Beberapa perusahaan bahkan sudah mulai merasakan dampaknya. Ada pembeli dari AS yang meminta renegosiasi harga, bahkan ada yang menunda kontrak. Ini alarm keras bahwa tindakan harus diambil sekarang, bukan nanti.
Respons Cepat yang Tak Biasa
Dalam lanskap diplomasi perdagangan global, Indonesia termasuk negara yang bergerak cepat. Sebelum ini, negara-negara lain seperti Jepang, Italia, dan Vietnam juga terkena dampak tarif AS, namun belum semua merespons secepat Indonesia.
Delegasi dari Jakarta menjadi salah satu yang pertama datang langsung ke Washington membawa agenda yang jelas dan pendekatan yang bersahabat tapi tegas.
Langkah ini patut diapresiasi. Ketika negara lain masih mengkaji dampak dan menyusun strategi, Indonesia sudah mengeksekusi. Ini sinyal bahwa pemerintahan baru tidak ingin berlama-lama dalam diplomasi pasif.
Apa Dampaknya bagi Kita di Dalam Negeri?
Jika negosiasi ini berhasil, dampaknya bisa terasa di berbagai lapisan. Industri garmen, sepatu, dan furnitur — yang banyak menyerap tenaga kerja — bisa kembali stabil. Ribuan pelaku usaha kecil menengah yang masuk dalam rantai pasok juga akan terbantu.
Nilai ekspor Indonesia ke AS selama ini menyumbang triliunan rupiah ke devisa negara. Menjaga akses itu sama artinya dengan menjaga perekonomian nasional.
Namun jika gagal, risiko terburuknya adalah penutupan pabrik, pemutusan hubungan kerja massal, dan tergerusnya pasar luar negeri yang selama ini menjadi tumpuan.
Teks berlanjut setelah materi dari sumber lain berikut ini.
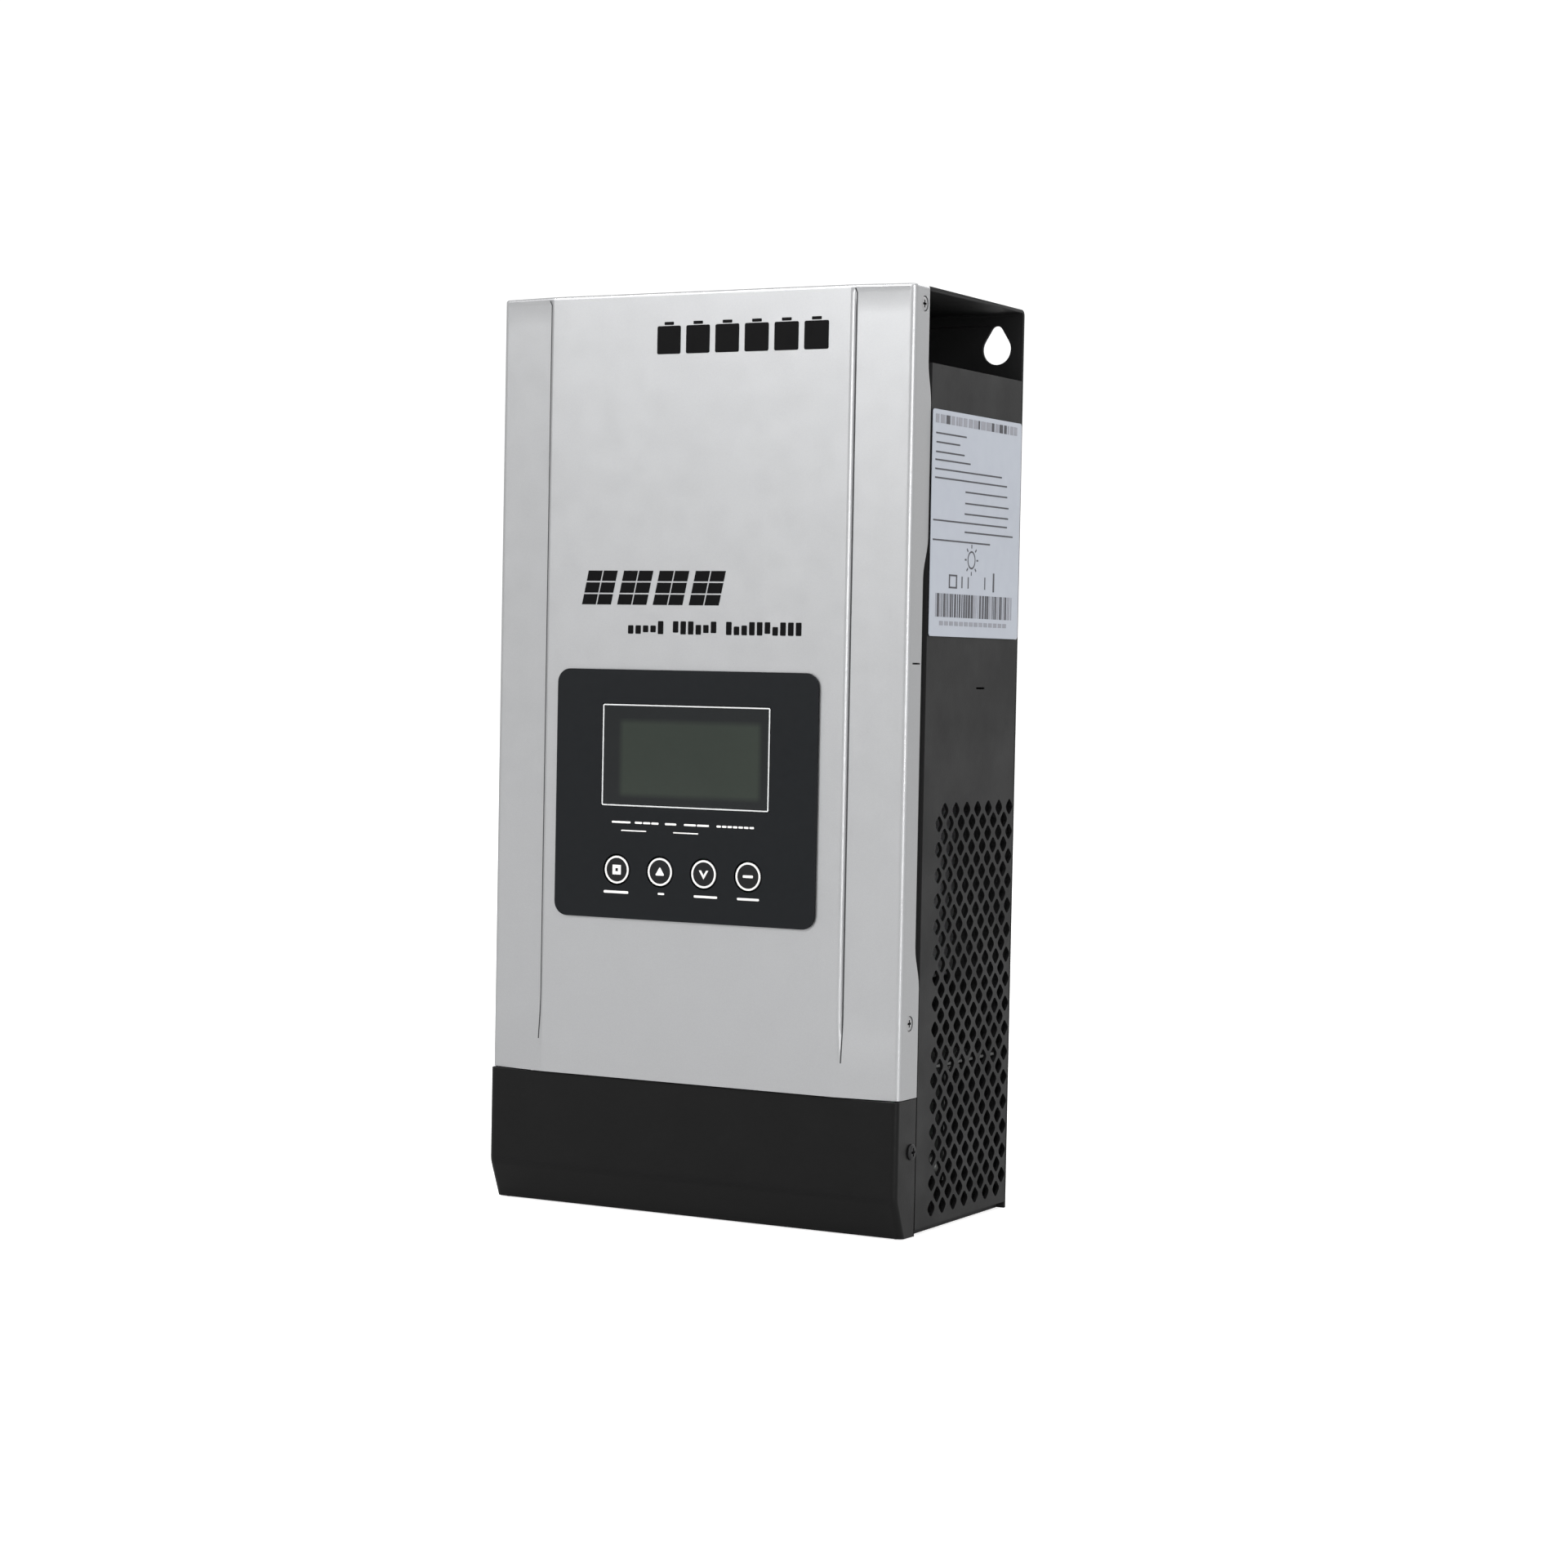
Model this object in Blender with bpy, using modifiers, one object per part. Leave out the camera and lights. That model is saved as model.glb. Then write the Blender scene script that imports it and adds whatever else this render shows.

Maka dari itu, 60 hari ke depan sangat menentukan arah ekonomi Indonesia ke depan.
Bukan Sekadar Tarif, Tapi Nasib Ekspor
Tarif impor bukan sekadar angka di atas kertas. Bagi banyak pelaku usaha di Indonesia, itu adalah soal kelangsungan bisnis dan pekerjaan. Pemerintah saat ini tengah berjudi dalam waktu 60 hari untuk memulihkan akses pasar yang kini terancam.
Tentu saja, tak semua tergantung dari pihak Indonesia. AS juga harus menunjukkan sikap yang terbuka terhadap proposal kerja sama yang ditawarkan.
Namun satu hal pasti: Indonesia telah menunjukkan bahwa dalam era global yang penuh ketidakpastian ini, hanya negara yang bergerak cepat dan cerdas yang bisa bertahan dan menang.